Langsam und behutsam um ja kein Geräusch zu verursachen tastete er sich auf der alten Kellertreppe voran. In den Händen balancierte er ca. 15 Geschenke. Die ganze letzte Woche war er unter Ausreden wie z.B. länger arbeiten zu müssen, etwas mit den Jungs zu unternehmen oder einfach beim Sport zu sein, in die Stadt gefahren und hatte all die Dinge gekauft von denen er (noch) wusste das sie sich darüber freuen würde. Natürlich war im klar, dass das letzten Endes viel zu übertrieben war, immerhin waren es nur ihr Jahrestag. Aber die letzten Monate hatten ihren Spuren am Fundament der Beziehung hinterlassen.

Immer wieder hatten sie sich in die Haare bekommen. Hatten sich angeschrien, Tage lang nicht miteinander geredet, in getrennten Zimmern geschlafen und Sachen durch die Gegend geworfen. Allerdings hatten sie sich auch immer wieder zusammengerafft und die letzten Wochen waren wie der Beginn einer neuen Beziehung gewesen. Sie hatten wieder zusammen rumgealbert, waren im Kino, im Zoo, Eis essen und haben auf ausgedehnten Spaziergängen viel über ihre gemeinsame Zukunft gesprochen.
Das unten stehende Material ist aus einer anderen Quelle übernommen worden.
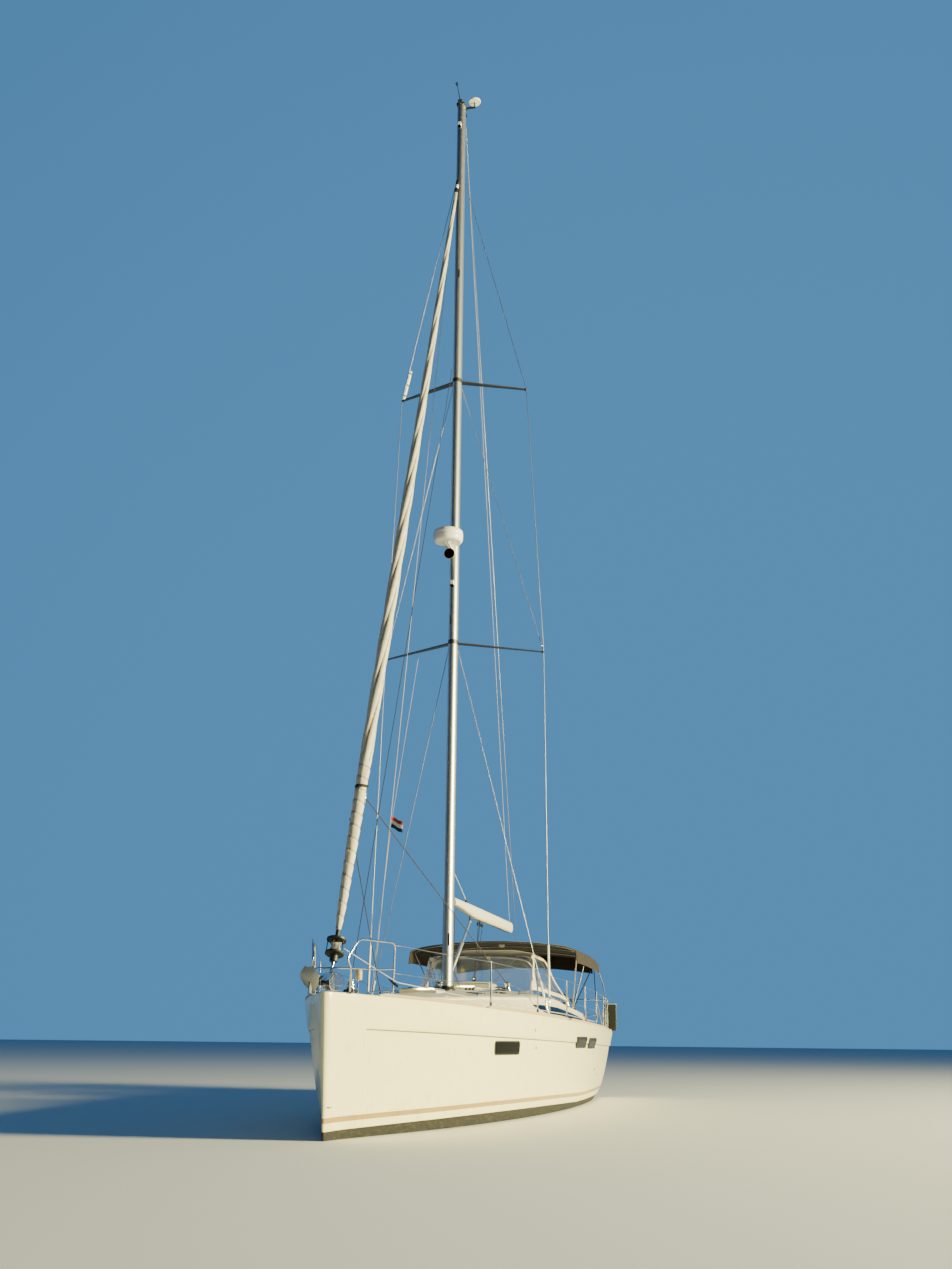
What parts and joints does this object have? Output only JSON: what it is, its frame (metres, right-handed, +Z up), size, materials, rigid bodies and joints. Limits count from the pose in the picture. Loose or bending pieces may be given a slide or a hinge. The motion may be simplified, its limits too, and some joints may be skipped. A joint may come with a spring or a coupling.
{
  "type": "cruising sailing yacht",
  "caption": "Keeled sailing yacht with a tall two-spreader rig, furled sails, bimini, sprayhood, helm wheels and a folding stern platform.",
  "frame": {"origin": "amidships on the centreline at the waterline", "axes": "+X towards the bow, +Y to port, +Z up the mast"},
  "size_m": [14.06, 4.0734, 22.0059],
  "materials": {
    "alloy": "anodised",
    "antifouling": "matte",
    "black": "matte",
    "boom_paint": "satin",
    "bronze": "polished",
    "canvas_brown": "woven",
    "canvas_cream": "woven",
    "deck": "satin",
    "galvanised": "galvanised",
    "gelcoat": "glossy",
    "glass": "tinted",
    "sail": "woven",
    "stainless": "polished",
    "teak": "oiled",
    "white": "glossy"
  },
  "bodies": {
    "boat": {"hull": "gelcoat", "toe_rail_port": "teak", "toe_rail_starboard": "teak", "keel": "antifouling", "saildrive_leg": "galvanised", "coachroof_and_coamings": "deck", "coachroof_window_port": "glass", "coachroof_window_starboard": "glass", "companionway_boards": "teak", "cockpit_bench_port": "gelcoat", "cockpit_bench_starboard": "gelcoat", "cockpit_table": "teak", "helm_pedestal_port": "gelcoat", "helm_pedestal_starboard": "gelcoat", "bow_roller": "stainless", "anchor": "galvanised", "windlass": "stainless", "pulpit_port": "stainless", "pulpit_starboard": "stainless", "lifelines_port": "stainless", "lifelines_starboard": "stainless", "pushpit_port": "stainless", "pushpit_starboard": "stainless", "mast": "alloy", "spreaders_lower": "alloy", "spreaders_upper": "alloy", "masthead_unit": "black", "radome": "white", "shrouds_port": "stainless", "shrouds_starboard": "stainless", "backstay_upper": "stainless", "backstay_leg_port": "stainless", "backstay_leg_starboard": "stainless", "radar_reflector": "white", "forestay_head": "stainless", "forestay_toggle": "stainless", "mainsheet_deck_block": "black", "bimini_canopy": "canvas_brown", "bimini_frame": "stainless", "sprayhood_canvas": "canvas_cream", "sprayhood_frame": "stainless", "winch_halyard_port": "stainless", "winch_halyard_starboard": "stainless", "winch_primary_port": "stainless", "winch_primary_starboard": "stainless", "stern_case": "black"},
    "boom_set": {"boom": "boom_paint", "vang": "alloy"},
    "rudder_body": {"rudder": "antifouling"},
    "wheel_port_body": {"steering_wheel_port": "stainless"},
    "wheel_starboard_body": {"steering_wheel_starboard": "stainless"},
    "propeller_body": {"propeller": "bronze"},
    "furler_body": {"furler_drum": "black", "headsail_roll": "sail"},
    "platform_body": {"transom_platform": "gelcoat"},
    "hatch_fore_body": {"hatch_fore": "glass"},
    "hatch_mid_body": {"hatch_mid": "glass"},
    "slide_body": {"companionway_slide": "glass"}
  },
  "joints": [
    {"name": "boom_swing", "type": "hinge", "parent": "boat", "child": "boom_set", "pos_m": [0.18228, 0, 3.35], "axis": [0, 0, 1], "range_deg": [-60, 60]},
    {"name": "rudder_turn", "type": "hinge", "parent": "boat", "child": "rudder_body", "pos_m": [-5.5, 0, -0.5], "axis": [0, 0, 1], "range_deg": [-35, 35]},
    {"name": "wheel_port_turn", "type": "hinge", "parent": "boat", "child": "wheel_port_body", "pos_m": [-5.43, 0.86, 1.64], "axis": [1, 0, 0], "range_deg": [-270, 270]},
    {"name": "wheel_starboard_turn", "type": "hinge", "parent": "boat", "child": "wheel_starboard_body", "pos_m": [-5.43, -0.86, 1.64], "axis": [1, 0, 0], "range_deg": [-270, 270]},
    {"name": "propeller_spin", "type": "hinge", "parent": "boat", "child": "propeller_body", "pos_m": [-2.83, 0, -0.7], "axis": [1, 0, 0], "continuous": true},
    {"name": "headsail_furl", "type": "hinge", "parent": "boat", "child": "furler_body", "pos_m": [6.52, 0, 1.9], "axis": [-0.3574, 0, 0.9339], "continuous": true},
    {"name": "platform_fold", "type": "hinge", "parent": "boat", "child": "platform_body", "pos_m": [-6.742, 0, 0.352], "axis": [0, -1, 0], "range_deg": [0, 90]},
    {"name": "hatch_fore_lift", "type": "hinge", "parent": "boat", "child": "hatch_fore_body", "pos_m": [1.77, 0, 1.852], "axis": [0, -1, 0], "range_deg": [0, 85]},
    {"name": "hatch_mid_lift", "type": "hinge", "parent": "boat", "child": "hatch_mid_body", "pos_m": [-1.03, 0, 1.994], "axis": [0, -1, 0], "range_deg": [0, 85]},
    {"name": "companionway_slide_open", "type": "slide", "parent": "boat", "child": "slide_body", "axis": [1, 0, 0], "range_m": [0, 0.6]}
  ],
  "couplings": [
    {"joint": "wheel_port_turn", "follows": "rudder_turn", "ratio": 7.7},
    {"joint": "wheel_starboard_turn", "follows": "rudder_turn", "ratio": 7.7}
  ]
}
Das Licht im Haus war bereits ausgewesen als er die Kellertür aufgeschlossen hatte. Da sie heute nicht mehr mit ihm gerecht haben konnte, er war ihrer Meinung nach auf Geschäftsreise am anderen Ende des Landes, lag sie wohl schon im Bett. Gerade deshalb war er so spät gekommen, damit er in aller Ruhe die Geschenke im Wohnzimmer aufbauen konnte. Liebevoll machte er sich an die Arbeit. Die größeren nach hinten, die kleinen nach vorne. Er baute die Geschenke wie ein Amphitheater auf, in dessen Mitte ein riesen großes Plüschherz lag, bedeckte alles mit Rosenblättern und beschloss spontan die Überraschung vor zu ziehen.

Eigentlich hatte er vorgehabt auf dem Sofa zu schlafen und sie am nächsten Morgen komplett zu Überraschen, aber da er die Vorfreude über ihre Freude nicht mehr aushalten konnte, holte er noch schnell einige Kerzen aus dem Schrank und stellte sie ebenfalls in das Amphitheater. Danach ging er in Richtung Schlafzimmer. Ohne Licht an zu machen, ging er auf Zehenspitzen, um sie nicht zu wecken, durch den ihm seit nun mehr drei Jahren wohl vertrauten, stockdunkelen Raum zu Ihrem Nachttisch.

Als er das Licht anmachte, hatte sie ihm wie so oft in ihrer Beziehung die Worte vorweg genommen. Auf ihrem Kissen lag nicht ihr Kopf sondern nur eine Brief mit den Worten: Es tut mir leid!